The broadcast created a full-blown diplomatic row, and The London Times says Ferguson — who claims she retains copyright over their notes — has turned on Rogers and sided with the palace. Turkey says the royals violated privacy laws, not that the program falsely accused the orphanages of anything.

Turkey might try to extradite the duchess and princess. That’s something the palace can’t tolerate. Turkey is embarrassed because challenges to its violations of human rights complicate its application for admission to the European Union. Britain supports Turkey’s membership.

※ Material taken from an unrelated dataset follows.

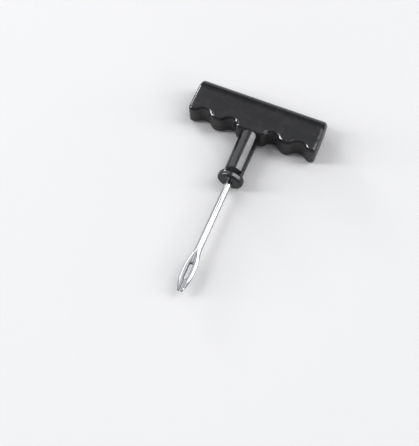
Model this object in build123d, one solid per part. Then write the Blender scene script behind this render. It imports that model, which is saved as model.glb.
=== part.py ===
from build123d import *
import os
from math import acos, cos, radians, sin, tan

# Tyre plug insertion tool: a moulded T-handle, made as two shells that meet at mid-thickness,
# around the tang of a split-eye needle that a cross pin locks in place.
# Frame: millimetres, X along the crossbar, Y from the needle's tip to the palm face, Z up.
# The tool lies on its back face on Z = 0, and the origin is under the centre of its length and width.

# Driving dimensions
total_length = 134.6
handle_width = 84.0
handle_depth = 25.5
handle_thickness = 16.4
wall = 2.2

# Crossbar
palm_nose_depth = 8.5
palm_arc_angle = 45.0
corner_radius = 2.5
edge_radius = 2.3
finger_dip_depth = 3.2
finger_bump_height = 0.8
stem_root_height = 1.0
wave_stations = (6.8, 13.6, 22.8, 31.6)

# Stem and collar
stem_width = 12.2
stem_corner_radius = 5.4
stem_overlap = 8.0
stem_root_step = 0.05
neck_diameter = 12.0
neck_corner_radius = 5.9
neck_overlap = 1.2
neck_step = 0.02
collar_end_gap = 34.3
collar_length = 5.0
flare_radius = 6.5
collar_edge_radius = 1.7

# Needle: the eye's stations are (distance from its shoulder, width, thickness, corner radius)
shank_diameter = 4.3
eye_stations = (
    (0.0, 4.4, 4.4, 2.1),
    (5.0, 6.5, 3.5, 1.6),
    (9.5, 7.7, 3.0, 1.3),
    (14.5, 8.0, 2.9, 1.25),
    (19.5, 7.4, 2.8, 1.2),
    (23.5, 5.7, 2.5, 1.1),
    (27.0, 3.3, 2.0, 0.9),
)
slot_width = 2.4
slot_start = 9.0
slot_length = 10.5
tip_gap = 0.9

# Tang, cross pin and their fits
tang_end_depth = 9.0
pin_depth = 14.5
pin_diameter = 2.0
pin_length = 15.0
pin_chamfer = 0.2
bore_clearance = 0.02
tang_end_clearance = 0.3
pin_end_clearance = 0.1

# Ribs, posts and pegs inside the shells
block_half_width = 8.5
rib_thickness = 1.6
rib_stations = (18.5, 29.0)
post_diameter = 5.2
post_stations = (23.75, 34.8)
peg_diameter = 2.4
peg_reach = 3.0
peg_root = 1.0
socket_clearance = 0.1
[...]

It gets weirder. The Times says the investigative project had the blessing of the palace and Prince Andrew, Ferguson’s ex-husband. He agreed that Eugenie — sixth in line to the throne — could accompany her mother on the undercover mission. Despite Turkey’s displeasure, the palace did not intervene when Ferguson started cooperating with Rogers on the book or when she agreed to put her name to a foreword.

Quoting a source close to the discussions, The Times says Ferguson later consulted the palace and withdrew her cooperation. Good luck to Rogers as the Establishment turns on him. Don’t expect the Ministry of Defense to send commandos to rescue him if he lands in Turkish custody. That’s only for Brits reporting for The New York Times.

• London’s Telegraph reports that Iranian president Ahmadinejad was born a Jew to a family that changed its name from Sabourjian after it converted to Islam. “The Sabourjians traditionally hail from Aradan, Mr Ahmadinejad’s birthplace, and the name derives from ‘weaver of the Sabour,’ the name for the Jewish Tallit (prayer) shawl in Persia. The name is even on the list of reserved names for Iranian Jews compiled by Iran’s Ministry of the Interior.” The Telegraph suggests Ahmadinejad’s anti-Israel outbursts and Holocaust denial are attempts to put his heritage behind him.

• Hammered by competition in London’s fierce newspaper market, The Evening Standard is planning to double its press run and join the free papers littering the capital. The decision follows the paper’s recent sale to a Russian billionaire. The Standard has published since 1827.